Stored data =
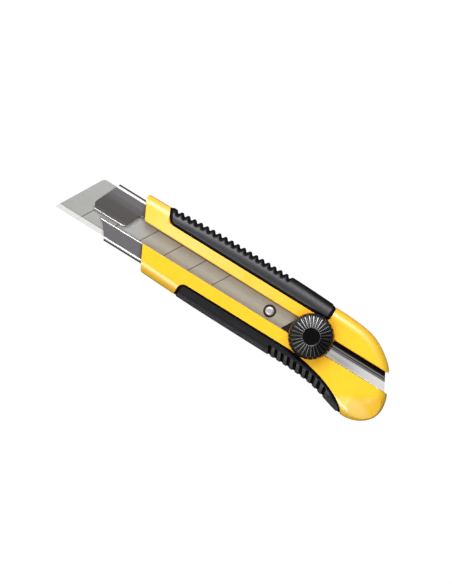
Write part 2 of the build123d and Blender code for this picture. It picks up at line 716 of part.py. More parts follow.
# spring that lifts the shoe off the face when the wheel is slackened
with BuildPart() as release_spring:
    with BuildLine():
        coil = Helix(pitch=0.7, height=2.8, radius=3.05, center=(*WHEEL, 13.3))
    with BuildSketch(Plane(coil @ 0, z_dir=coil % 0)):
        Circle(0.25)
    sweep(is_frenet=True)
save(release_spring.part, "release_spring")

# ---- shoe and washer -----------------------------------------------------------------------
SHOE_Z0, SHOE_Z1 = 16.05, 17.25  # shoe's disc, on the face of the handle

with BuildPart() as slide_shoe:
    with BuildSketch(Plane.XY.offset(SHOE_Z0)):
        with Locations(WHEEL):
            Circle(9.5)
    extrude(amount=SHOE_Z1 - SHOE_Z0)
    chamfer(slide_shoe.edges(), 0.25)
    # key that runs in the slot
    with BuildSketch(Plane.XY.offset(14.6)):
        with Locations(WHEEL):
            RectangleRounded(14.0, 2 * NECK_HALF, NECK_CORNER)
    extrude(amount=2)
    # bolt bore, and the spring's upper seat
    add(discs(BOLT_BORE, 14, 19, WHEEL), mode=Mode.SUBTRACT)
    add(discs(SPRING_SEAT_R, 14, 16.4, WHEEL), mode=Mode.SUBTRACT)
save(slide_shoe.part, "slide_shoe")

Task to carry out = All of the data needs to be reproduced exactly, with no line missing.

Finished exercise =
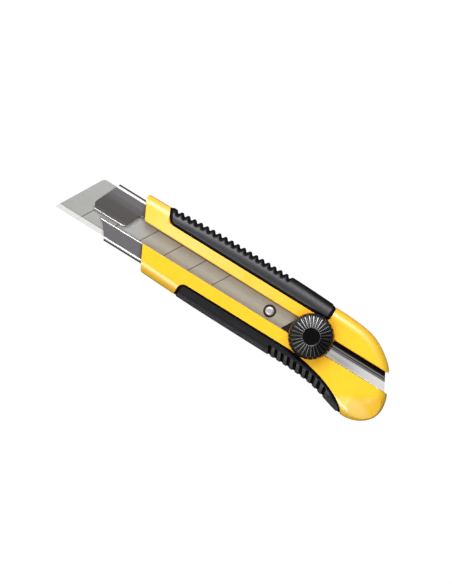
Write part 2 of the build123d and Blender code for this picture. It picks up at line 716 of part.py. More parts follow.
# spring that lifts the shoe off the face when the wheel is slackened
with BuildPart() as release_spring:
    with BuildLine():
        coil = Helix(pitch=0.7, height=2.8, radius=3.05, center=(*WHEEL, 13.3))
    with BuildSketch(Plane(coil @ 0, z_dir=coil % 0)):
        Circle(0.25)
    sweep(is_frenet=True)
save(release_spring.part, "release_spring")

# ---- shoe and washer -----------------------------------------------------------------------
SHOE_Z0, SHOE_Z1 = 16.05, 17.25  # shoe's disc, on the face of the handle

with BuildPart() as slide_shoe:
    with BuildSketch(Plane.XY.offset(SHOE_Z0)):
        with Locations(WHEEL):
            Circle(9.5)
    extrude(amount=SHOE_Z1 - SHOE_Z0)
    chamfer(slide_shoe.edges(), 0.25)
    # key that runs in the slot
    with BuildSketch(Plane.XY.offset(14.6)):
        with Locations(WHEEL):
            RectangleRounded(14.0, 2 * NECK_HALF, NECK_CORNER)
    extrude(amount=2)
    # bolt bore, and the spring's upper seat
    add(discs(BOLT_BORE, 14, 19, WHEEL), mode=Mode.SUBTRACT)
    add(discs(SPRING_SEAT_R, 14, 16.4, WHEEL), mode=Mode.SUBTRACT)
save(slide_shoe.part, "slide_shoe")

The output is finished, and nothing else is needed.